Los sacerdotes del Antiguo Testamento ofrecían sacrificios de animales una y otra vez, pero ninguno de ellos podía eliminar los pecados en última instancia. Esos sacrificios repetidos simplemente señalaban la necesidad desesperada de la humanidad de un sacrificio único que fuera suficiente para la expiación final. Y Dios ofreció ese sacrificio en la persona de Su Hijo, Jesús. Como escribió más tarde el escritor de Hebreos: “Así también Cristo fue ofrecido una sola vez para llevar los pecados de muchos” (He. 9:28); “porque con una sola ofrenda hizo perfectos para siempre a los santificados” (He. 10:14).
De acuerdo con la ley del Antiguo Testamento, según la cual el cordero del sacrificio tenía que ser inmaculado, el sacrificio final del Nuevo Pacto tenía que ser un sustituto perfecto y sin pecado. Para pagar el precio del pecado por los demás tenía que ser perfecto, pues de lo contrario habría debido pagar igualmente el precio de su propio pecado y, por tanto, habría sido inaceptable. Y como nadie en el mundo está libre de pecado, el sustituto tenía que ser alguien de fuera del mundo. Sin embargo, para morir en lugar de hombres y mujeres, tenía que ser un hombre.
Por supuesto, la única persona que podía cumplir esos requisitos era Jesucristo. Él es el único hombre sin pecado, el único sustituto perfecto de los pecadores. Al ofrecerse a sí mismo para morir en la cruz, asumió toda la ira de Dios por los pecadores como tú y como yo. Esa ira divina, original y justamente dirigida contra nosotros fue entonces satisfecha. Así, Dios puede perdonarte, porque Cristo pagó la pena por tus pecados.
Así que una de las glorias preeminentes de Cristo es que, como Dios-Hombre, vino a morir por los pecadores. Y murió en la cruz para llevar a cabo la redención. Inmediatamente antes de Su muerte, Jesús pronunció estas palabras importantes: “¡Consumado es!” (Jn. 19:30). De una vez por todas pagó el precio de los pecados de todos los que creyeran en Él.

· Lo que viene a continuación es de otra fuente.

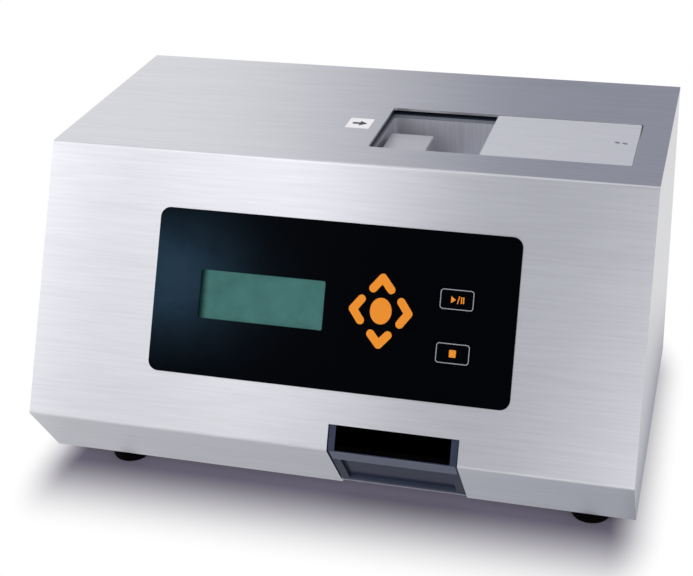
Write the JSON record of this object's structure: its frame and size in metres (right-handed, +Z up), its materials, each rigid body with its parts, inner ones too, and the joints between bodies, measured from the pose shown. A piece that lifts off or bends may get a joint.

Solo gracias a Cristo vivimos y respiramos, y podemos disfrutar del perdón eterno. No es de extrañar que el escritor de Hebreos se refiera a continuación a la gloriosa exaltación de Cristo.
El Exaltado
El autor de Hebreos concluye su maravilloso bosquejo de la preeminencia de Cristo afirmando Su exaltación: “Se sentó a la diestra de la Majestad en las alturas” (He. 1:3).
El ministerio de Cristo en la tierra terminó cuarenta días después de Su resurrección, cuando ascendió al cielo (Hch. 1:9–11). Y cuando regresó allí, Dios lo sentó a Su diestra (Sal. 110:1; He. 1:13; 8:1; 10:12; 12:2), que siempre simbolizó el lado del poder, la autoridad, la prominencia y la preeminencia (Ro. 8:34; 1 P. 3:22). Pablo dice que en ese momento Dios le dio un nombre sobre todo nombre: Señor (Fil. 2:9–11), que es el sinónimo del Nuevo Testamento para las descripciones del Antiguo Testamento de Dios como gobernante soberano.
Cuando Jesús subió al cielo, hizo lo que ningún sacerdote había hecho jamás: se sentó. Los sacerdotes del Antiguo Testamento nunca se sentaban mientras ministraban porque incluso su trabajo más fiel era imperfecto. Pero Cristo cumplió perfectamente la obra de la redención en la cruz; por lo tanto, era apropiado que lo representara sentándose en la gloria. Él permanece allí, a la diestra del trono de Dios, como el gran Sumo Sacerdote e intercesor del creyente (He. 7:25; 9:24).
Cuando usted lee y estudia Hebreos 1, la maravillosa verdad de la preeminencia y superioridad de Jesucristo resplandece en cada versículo. No se puede pasar por alto, ya sea en Su herencia de todas las cosas, Su agencia en la creación, Su naturaleza esencial como Dios o Su muerte expiatoria por los pecadores. Todo el capítulo proclama eficazmente la verdadera identidad del Mesías y Su legítima posición.
Cuando consideras al bebé en el pesebre de Belén, estás viendo algo más que un niño adorable que creció para ser un buen maestro y un sanador compasivo. Hebreos 1 te confronta y te desafía a poseer una comprensión precisa de la inigualable persona y obra de Cristo. El escritor, a través de una cuidadosa argumentación inspirada por el Espíritu, declara irrefutablemente que el niño nacido de María era realmente Dios en el pesebre. Jesús era verdaderamente el Hijo de Dios, concebido milagrosamente por el Espíritu Santo, pero nacido naturalmente de una joven mujer en Israel hace dos mil años. Y Él es irrefutablemente el Señor y Salvador que vivió una vida perfecta y murió como la expiación perfecta, para que todos los que creen en Él puedan tener vida eterna.